Смелое и чреватое опасными последствиями предположение, которое могло бы сделать честь скорее сострадательной и романтической душе, нежели служебной осмотрительности бургомистра.

«К тому же, — продолжал автор, — по разным признакам можно сказать, что преступление было совершено, когда юноша уже начал говорить и уже была заложена основа благородного воспитания, которое, как звезда во мраке ночи, светит из всего его существа. Посему всем юридическим, полицейским, гражданским и военным ведомствам, а также всем, у кого в груди бьется человеческое сердце, предлагается немедленно предать гласности даже самые незначительные подробности, связанные с этим делом, либо основания для подозрений. И отнюдь не с целью удалить Каспара, ибо община, его принявшая, любит его, считает залогом любви, посланным ей провидением, и от него не откажется без достаточных на то оснований, а лишь затем, чтобы раскрыть преступление и заслуженно покарать злодея и его сообщников».

Вероятно, составители манифеста возлагали на таковой большие надежды, но дело приняло совсем неожиданный оборот, и нюрнбержцы оказались в весьма затруднительном положении. Сразу же хлынул поток нелепых и клеветнических обвинений, вследствие чего целый ряд дворянских семей, а также многие интимные события в высшем свете стали достоянием молвы, — детоубийство, похищение детей, подмены детей, — в простонародье считалось, что все подобные преступления аристократы совершают чуть ли не каждый день и для собственного удовольствия.

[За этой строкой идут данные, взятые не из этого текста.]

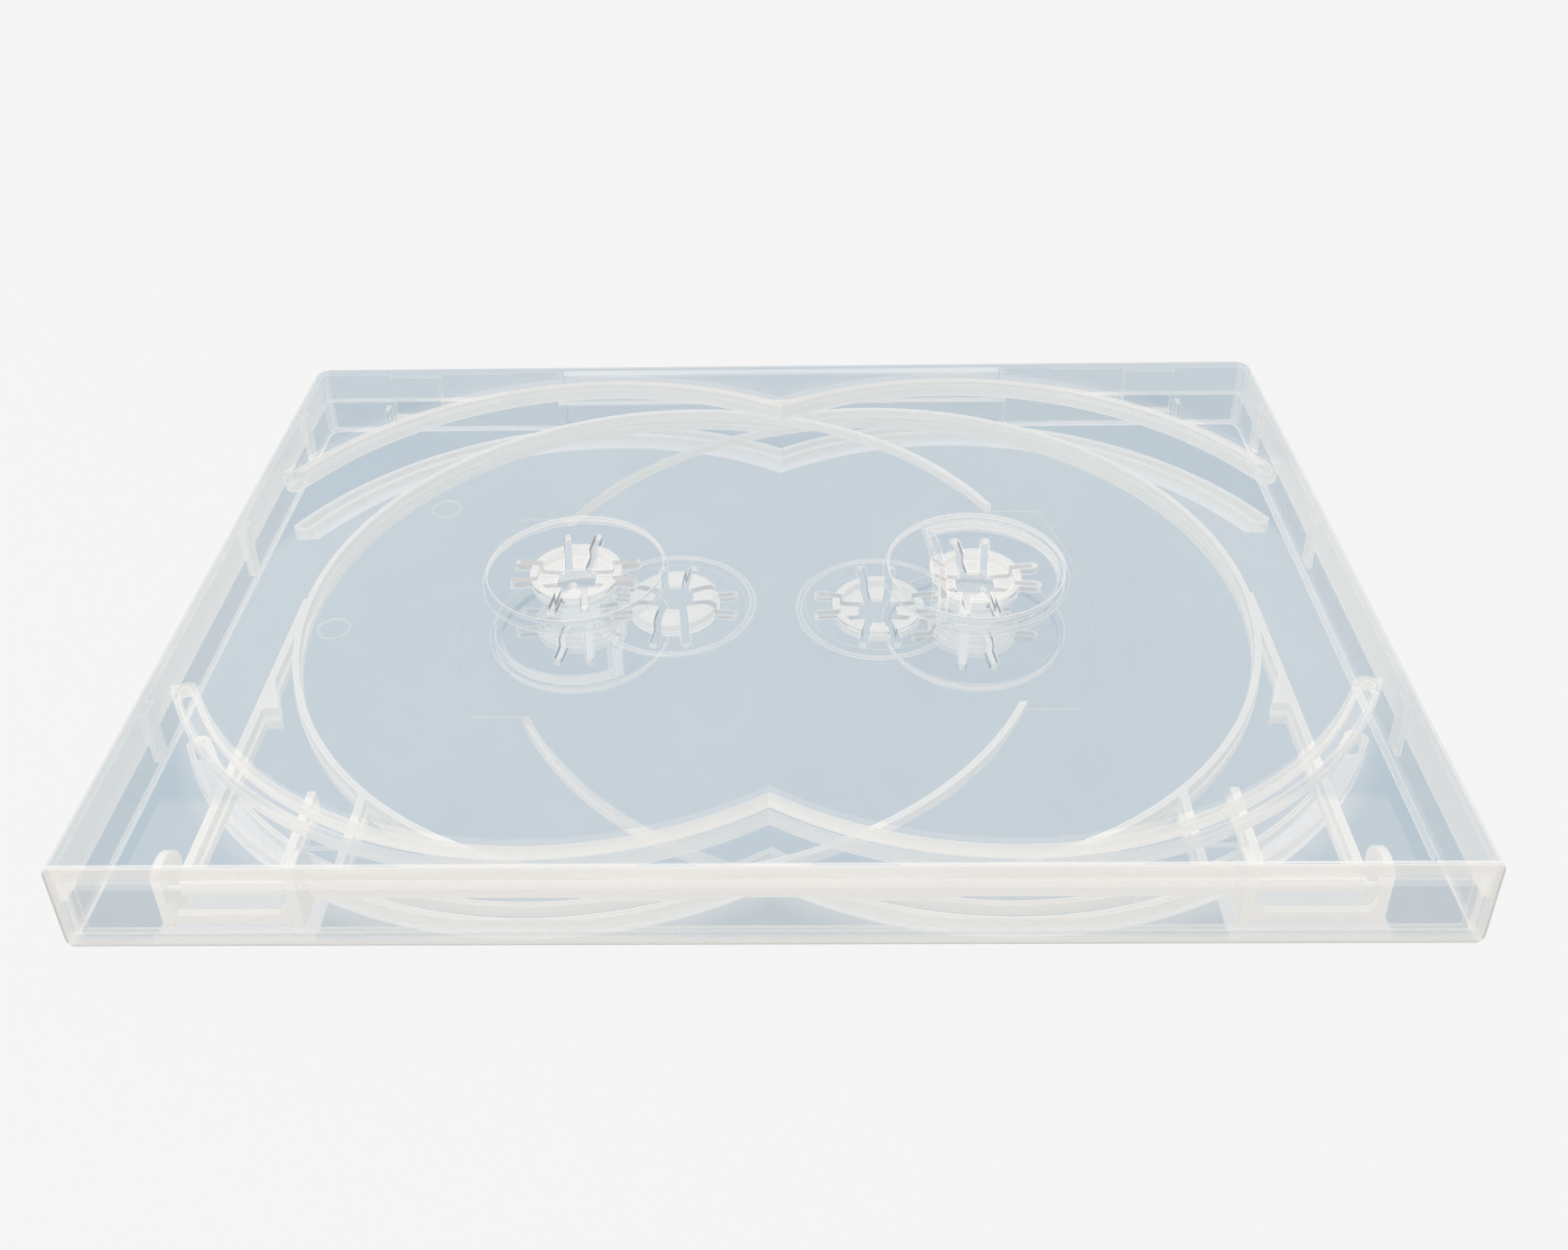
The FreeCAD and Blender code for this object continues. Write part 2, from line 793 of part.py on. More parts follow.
for word, height in (("low", "-5 * sqrt(2)"), ("high", "Dimensions.case_thickness - 5 * sqrt(2)")):
    wedge = document.addObject("Part::Box", "spine_mitre_" + word)
    wedge.Placement = FreeCAD.Placement(
        FreeCAD.Vector(0, 0, 0), FreeCAD.Rotation(FreeCAD.Vector(1, 0, 0), 45)
    )
    bind(wedge, "Length", "2 * case_length")
    bind(wedge, "Width", "10")
    bind(wedge, "Height", "10")
    bind(wedge, "Placement.Base.x", "-case_length")
    if word == "low":
        # Everything below the sloping line through the lower front edge
        wedge.setExpression("Placement.Base.y", "-Dimensions.case_width / 2 + 3.5")
        wedge.setExpression("Placement.Base.z", "Dimensions.mitre_gap + 3.5 - 10 * sqrt(2)")
    else:
        wedge.setExpression(
            "Placement.Base.y", "-Dimensions.case_width / 2 + 5 * sqrt(2) - Dimensions.mitre_gap",
        )
        wedge.setExpression("Placement.Base.z", "Dimensions.case_thickness - 5 * sqrt(2)")
    mitres.append(wedge)
spine = cut("spine", spine_whole, mitres)
spine.Label = "spine"

# Flip tray: a thin leaf with one hub on each face
under = "tray_mid - tray_half"
over = "tray_mid + tray_half"
low_rim = "tray_mid - rim_half"
high_rim = "tray_mid + rim_half"


def tray_circles(name, radius, z0, z1):
    return disc_circles(name, radius, z0, z1, "tray_row", "tray_offset")


def front_rim():
    # The deep rim between the brackets, with rounded lower ends
    bar = box(
        "tray_front_bar", "-rim_end", "rim_end", "pivot_row - tray_wall / 2",
        "pivot_row + tray_wall / 2",
        "tray_mid - front_rim_half", "tray_mid + front_rim_half",
    )
    document.recompute()
    rounded = document.addObject("Part::Fillet", "tray_front_rim")
    rounded.Base = bar
    ends = []
    for place, edge in enumerate(bar.Shape.Edges, start=1):
        a = edge.Vertexes[0].Point
        b = edge.Vertexes[1].Point
        if abs(a.x - b.x) < 0.01 and abs(a.z - b.z) < 0.01 and a.z < sizes["case_thickness"] / 2:
            ends.append((place, sizes["rim_round"], sizes["rim_round"]))
    rounded.Edges = ends
    return rounded


tray_adds = [
    tray_circles("tray_leaf", "tray_rim - 0.3", under, over),
    box(
        "tray_web", "-tray_side + 0.3", "tray_side - 0.3", "pivot_row + 1.2", "tray_row", under,
        over,
    ),
    cut(
        "tray_ring",
        tray_circles("tray_ring_out", "tray_rim", low_rim, high_rim),
        [tray_circles("tray_ring_in", "tray_recess", "0", "case_thickness")],
    ),
    front_rim(),
]
for side in (1, -1):
    tag = "right" if side > 0 else "left"

    x0, x1 = mirrored(side, "tray_side - tray_wall", "tray_side")
    tray_adds.append(box("tray_side_" + tag, x0, x1, "pivot_row", "tray_row", low_rim, high_rim))
    x0, x1 = mirrored(side, "rim_end - 3.4 - tray_wall", "rim_end - 3.4")
    tray_adds.append(
        box("tray_rib_" + tag, x0, x1, "pivot_row", "tray_row - 45", low_rim, high_rim)
    )
    x0, x1 = mirrored(side, "tray_near", "tray_side")
    tray_adds.append(
        box(
            "tray_bar_" + tag, x0, x1, "pivot_row - 1", "pivot_row + 1.6", "tray_mid - 1.1",
            "tray_mid + 1.1",
        )
    )
    x0, x1 = mirrored(side, "bracket_inner - 0.2", "bracket_outer + 0.3")
    tray_adds.append(rod("tray_pin_" + tag, x0, x1, "pivot_row", "tray_mid", "pin_radius"))
    tray_adds.append(
        taper(
            "tray_tooth_" + tag,
            mirrored(side, "tray_side - tray_wall - tooth_reach", "tray_side - tray_wall / 2"),
            mirrored(side, "tray_side - tray_wall", "tray_side - tray_wall / 2"),
            "tray_row - tooth_row - tooth_length / 2", "tray_row - tooth_row + tooth_length / 2",
            low_rim, high_rim,
        )
    )
    x0, x1 = mirrored(side, "tray_near", "tray_near + tray_wall")
    tray_adds.append(
        box("tray_inner_rib_" + tag, x0, x1, "pivot_row", "tray_row - 45", low_rim, high_rim)
    )

for word, side, z0, z1 in (("top", 1, over, high_rim), ("under", -1, low_rim, under)):
    # Arc that closes the disc circle across the leaf, with the finger step
    own = "-tray_offset" if side > 0 else "tray_offset"
    other = "tray_offset" if side > 0 else "-tray_offset"
    a = "tray_mid" if side > 0 else z0
    b = z1 if side > 0 else "tray_mid"
    half = box(
        "tray_arc_half_" + word, "0" if side > 0 else "-case_length",
        "case_length" if side > 0 else "0",
        "-case_width", "case_width", a, b
    )
    arc = common(
        "tray_arc_" + word,
        [
            cut(
                "tray_arc_ring_" + word,
                cylinder("tray_arc_out_" + word, own, "tray_row", a, b, "tray_rim"),
                [
                    cylinder(
                        "tray_arc_in_" + word, own, "tray_row", "0", "case_thickness",
                        "tray_recess",
                    ),
                    box(
                        "tray_arc_gap_" + word, "-case_length", "case_length",
                        "tray_row - finger_gap",
                        "tray_row + finger_gap", "0", "case_thickness"
                    ),
                ],
            ),
            half,
            cylinder(
                "tray_arc_limit_" + word, other, "tray_row", "0", "case_thickness",
                "tray_recess + 0.5",
            ),
        ],
    )
    tray_adds.append(arc)
    pad_low = over if side > 0 else "tray_mid - tray_half - pad_step"
    pad_high = "tray_mid + tray_half + pad_step" if side > 0 else under
    grow_low = "tray_mid" if side > 0 else pad_low
    grow_high = pad_high if side > 0 else "tray_mid"
    finger = common(
        "tray_finger_" + word,
        [
            cylinder(
                "tray_finger_round_" + word, own, "tray_row", "0", "case_thickness",
                "finger_radius",
            ),
            box(
                "tray_finger_band_" + word, "-case_length", "case_length", "tray_row - finger_gap",
                "tray_row + finger_gap", "0", "case_thickness",
            ),
        ],
    )
    pad = cut(
        "tray_pad_" + word,
        cylinder(
            "tray_pad_round_" + word, other, "tray_row", grow_low, grow_high, "tray_rim - 0.5",
        ),
        [
            cylinder("tray_pad_disc_" + word, own, "tray_row", "0", "case_thickness", "tray_rim - 0.5"),
            finger,
        ],
    )
    tray_adds.append(pad)
    # Disc seat and hub
    if side > 0:
        tray_adds.append(
            cylinder(
                "tray_seat_top", own, "tray_row", "tray_mid", "tray_mid + tray_rest",
                "flange_radius",
            )
        )
        tray_adds.append(
            cylinder(
                "tray_hub_top", own, "tray_row", "tray_mid",
                "tray_mid + tray_rest + hub_height - cap_height", "hub_radius"
            )
        )
        tray_adds.append(
            cone(
                "tray_cap_top", own, "tray_row", "tray_mid + tray_rest + hub_height - cap_height",
                "tray_mid + tray_rest + hub_height", "hub_radius", "hub_radius - cap_taper",
            )
        )
    else:
        tray_adds.append(
            cylinder(
                "tray_seat_under", own, "tray_row", "tray_mid - tray_rest", "tray_mid",
                "flange_radius",
            )
        )
        tray_adds.append(
            cylinder(
                "tray_hub_under", own, "tray_row", "tray_mid - tray_rest - hub_height + cap_height",
                "tray_mid", "hub_radius"
            )
        )
        tray_adds.append(
            cone(
                "tray_cap_under", own, "tray_row", "tray_mid - tray_rest - hub_height",
                "tray_mid - tray_rest - hub_height + cap_height", "hub_radius - cap_taper",
                "hub_radius",
            )
        )

tray_whole = fuse("tray_whole", tray_adds)


def seat_floor(name, x, z0, z1):
    # The seat's middle lies a little under its lip, which carries the disc
    return cut(
        name,
        cylinder(name + "_disc", x, "tray_row", z0, z1, "flange_radius - flange_lip"),
        [cylinder(name + "_hub", x, "tray_row", "0", "case_thickness", "hub_radius")],
    )


tray_cuts = [
    seat_floor(
        "tray_floor_top", "-tray_offset", "tray_mid + tray_rest - lip_rise",
        "tray_mid + tray_rest + 0.2",
    ),
    seat_floor(
        "tray_floor_under", "tray_offset", "tray_mid - tray_rest - 0.2",
        "tray_mid - tray_rest + lip_rise",
    ),
    # Each seat and hub is hollow from the other face
    cylinder(
        "tray_seat_hollow_top", "-tray_offset", "tray_row", "tray_mid - 5", "tray_mid - 0.35",
        "flange_radius - 1.4",
    ),
    cylinder(
        "tray_hub_hollow_top", "-tray_offset", "tray_row", "tray_mid - 5",
        "tray_mid + tray_rest + hub_height - 1.2",
        "hub_radius - 1",
    ),
    cylinder(
        "tray_seat_hollow_under", "tray_offset", "tray_row", "tray_mid + 0.35", "tray_mid + 5",
        "flange_radius - 1.4",
    ),
    cylinder(
        "tray_hub_hollow_under", "tray_offset", "tray_row",
        "tray_mid - tray_rest - hub_height + 1.2", "tray_mid + 5",
        "hub_radius - 1",
    ),
    cylinder("tray_hole_top", "-tray_offset", "tray_row", "0", "case_thickness", "hub_hole"),
    cylinder("tray_hole_under", "tray_offset", "tray_row", "0", "case_thickness", "hub_hole"),
    cone(
        "tray_dish_top", "-tray_offset", "tray_row",
        "tray_mid + tray_rest + hub_height - cap_height",
        "tray_mid + tray_rest + hub_height + 0.1", "hub_hole - 0.3", "hub_radius - 1.6",
    ),
    cone(
        "tray_dish_under", "tray_offset", "tray_row", "tray_mid - tray_rest - hub_height - 0.1",
        "tray_mid - tray_rest - hub_height + cap_height", "hub_radius - 1.6", "hub_hole - 0.3",
    ),
    hub_slots("tray_top", "-tray_offset", "tray_row", "0", "case_thickness"),
    hub_slots("tray_under", "tray_offset", "tray_row", "0", "case_thickness"),
    # Ejector pin marks
    cylinder(
        "tray_mark_a", "-tray_offset - 55.8", "tray_row - 5.8", "tray_mid + tray_half - 0.15",
        "case_thickness", "2.6"
    ),
    cylinder(
        "tray_mark_b", "-tray_offset - 44.1", "tray_row + 29.2", "tray_mid + tray_half - 0.15",
        "case_thickness", "2.6"
    ),
    # Room for the near cheeks
    box(
        "tray_cheek_room_right", "rim_end - 3.4", "tray_near", "pivot_row + tray_wall / 2",
        "pivot_row + cheek_radius + 1.8", "0", "case_thickness",
    ),
    box(
        "tray_cheek_room_left", "-tray_near", "-rim_end + 3.4", "pivot_row + tray_wall / 2",
        "pivot_row + cheek_radius + 1.8", "0", "case_thickness",
    ),
]
tray_body = cut("tray_body", tray_whole, tray_cuts)
tray_room = box(
    "tray_room", "-case_length / 2 + wall + 1", "case_length / 2 - wall - 1",
    "-case_width / 2 + skin + 0.5",
    "case_width / 2 - wall - 1", "0", "case_thickness",
)
flip_tray = fuse(
    "flip_tray",
    [
        common("tray_inside", [tray_body, tray_room]),
        rod(
            "tray_pin_again_right", "bracket_inner - 0.2", "tray_near + tray_wall", "pivot_row",
            "tray_mid", "pin_radius",
        ),
        rod(
            "tray_pin_again_left", "-tray_near - tray_wall", "-bracket_inner + 0.2", "pivot_row",
            "tray_mid", "pin_radius",
        ),
    ],
)
flip_tray.Label = "flip_tray"

# Bores for the pins, through both cheeks of each bracket
back_drilled = cut(
    "back_drilled",
    back_cover,
    [
        rod(
            "bores", "-bracket_outer - 1", "bracket_outer + 1", "pivot_row", "tray_mid",
            "bore_radius",
        )
    ],
)
back_cover.Label = "back_cover_undrilled"
back_drilled.Label = "back_cover"

document.recompute()

finished = [back_drilled, spine, front_cover, flip_tray]
for thing in document.Objects:
    if "Invalid" in thing.State or "Error" in thing.State:
        raise RuntimeError("%s failed: %s" % (thing.Name, thing.State))
for thing in finished:
    shape = thing.Shape
    if shape.isNull() or not shape.isValid():
        raise RuntimeError("%s has no valid shape" % thing.Label)
    print(
        thing.Label, len(shape.Solids), round(shape.Volume, 1), [round(v, 2) for v in (
            shape.BoundBox.XMin, shape.BoundBox.XMax, shape.BoundBox.YMin, shape.BoundBox.YMax,
            shape.BoundBox.ZMin, shape.BoundBox.ZMax,
        )]
    )

os.makedirs("parts", exist_ok=True)
for thing in finished:
    thing.Shape.exportStep(os.path.join("parts", thing.Label + ".step"))
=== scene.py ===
import bpy
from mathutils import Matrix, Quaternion, Vector

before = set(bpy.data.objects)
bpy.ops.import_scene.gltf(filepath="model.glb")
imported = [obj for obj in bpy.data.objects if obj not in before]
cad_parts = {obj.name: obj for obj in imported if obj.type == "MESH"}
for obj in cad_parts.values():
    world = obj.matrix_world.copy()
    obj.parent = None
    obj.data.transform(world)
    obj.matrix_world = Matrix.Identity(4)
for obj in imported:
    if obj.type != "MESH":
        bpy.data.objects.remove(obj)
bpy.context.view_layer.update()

scene = bpy.context.scene

# Lengths are metres in the frame of the part: X along the spine, Y from the
# spine to the opening edge, Z up. A pair of numbers is the start and the end
# of a soft change.

# Background level of the photograph, as linear light
PAPER = 0.913

# Colours: the plastic clear and milky, a painted highlight along rounded edges,
# painted shade in the depth of a slot, and the light that passes through one wall
TINT = (0.22, 0.36, 0.47, 1.0)
MILK = (0.945, 0.925, 0.885, 1.0)
EDGE_HIGHLIGHT_COLOUR = (0.985, 0.975, 0.95, 1.0)
SHADE = (0.34, 0.36, 0.39, 1.0)
PASSING = (0.985, 0.986, 0.987, 1.0)
SPINE_TINT = (0.36, 0.37, 0.34, 1.0)
SPINE_MILK = (0.81, 0.785, 0.74, 1.0)

# How much of what lies behind is hidden by the tinted outer faces, by ribs, by
# the painted highlight on rounded edges and the painted shade in slots, and how
# milky the caps of the hubs are
BACK_COVERS = (0.31, 0.64, 0.72, 0.85)
FRONT_COVERS = (0.17, 0.62, 1.0, 0.85)
TRAY_COVERS = (0.0, 0.88, 0.95, 1.0)
SPINE_COVERS = (0.14, 0.20, 0.45, 0.0)
CLEAR_COVER = 0.01
CLOUD_COVER = 0.03
RICH_COVER = 0.36
SLOT_SHADE_COVER = 0.50
HUB_HIGHLIGHT = 0.50

# How clear the seats, walls and inner faces are beside the ribs
SEAT_CLEAR = 0.86
RIM_CLEAR = 0.5
WALL_CLEAR = 0.8
BRACKET_CLEAR = 0.8
FLOOR_FADE = 0.85
RIM_FAINT = 0.8
CORNER_SHADE = 1.48
# Painted shade on the spine's rim: its ends and a painted contact shadow along its foot
RIM_SHADE = 3.0

# Pale lines of painted highlight along rounded edges: their reach, and how far the surface bends
EDGE_LINE = 0.0005
EDGE_BEND = (0.88, 0.997)
HUB_BEND = (0.96, 0.9992)

# Which way a face has to look to count as lying, outer or a side of a slot.
# Slot sides that look along the case get more painted shade than those that look
# across it, so their last two numbers are the weakest and the full painted shade.
LYING = (0.5, 0.95)
OUTER_TURN = (0.90, 0.98)
SLOT_TURN = (0.45, 0.65)
SLOT_STEEP = (0.2, 0.5)
SLOT_ENDWAYS = (0.5, 0.8, 0.4, 1.0)

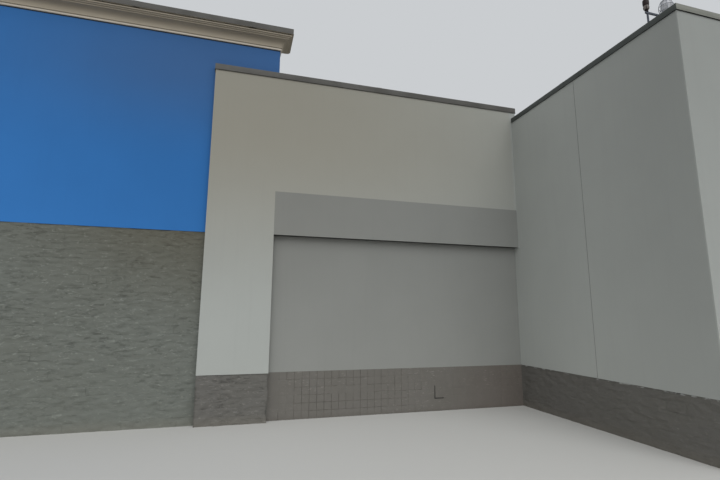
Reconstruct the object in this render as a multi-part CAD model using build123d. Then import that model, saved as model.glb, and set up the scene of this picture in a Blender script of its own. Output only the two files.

Еще хуже было то, что воззвание магистрата попало в Апелляционный суд неофициальным путем. Некий свирепый гофрат, член этого суда, незамедлительно направил язвительнейшее послание в окружное управление в Ансбах, в коем, во-первых, объявил публикацию нюрнбергского бургомистра противозаконной, во-вторых, авантюристической, в-третьих, энергично выражал неудовольствие по поводу того, что преждевременная огласка важнейших обстоятельств дела если и не сорвала следствие, то, во всяком случае, очень его затруднила. Посему разгневанный гофрат просил управление со всей строгостью призвать магистрат к ответу и потребовать немедленной присылки актов, касающихся этого дела.

Управление не заставило просить себя дважды. Городскому комиссару Нюрнберга был отправлен рескрипт, в котором говорилось о прямых несообразностях в ранее изложенном жизнеописании найденыша, наводящих на мысль о досадном заблуждении. Одновременно были конфискованы еще не разошедшиеся экземпляры «Листка» интеллигентного человека» и «Мирного и военного вестника», где было напечатано пресловутое воззвание. Об этом, по всей форме, было доложено Апелляционному суду, засим последовал вопрос, возбуждать ли против арестанта уголовное дело или нет.

Господа из магистрата переполошились. Они приказали немедленно упаковать все относящиеся к делу бумаги и выслали их срочной почтой в Ансбах. Возможно, они надеялись, что теперь уже все улажено, но, увы, свирепый гофрат снова поднял голос. «Протоколы допросов арестованного и свидетельские показания о нем далеко не безупречны, — горячился он, — ни один человек из тех, что сначала с ним соприкасался, не был допрошен по всей форме; кроме того, чтобы обосновать официальное воззвание магистрата, учитель Даумер должен был приложить к протоколам записи своих разговоров с найденышем».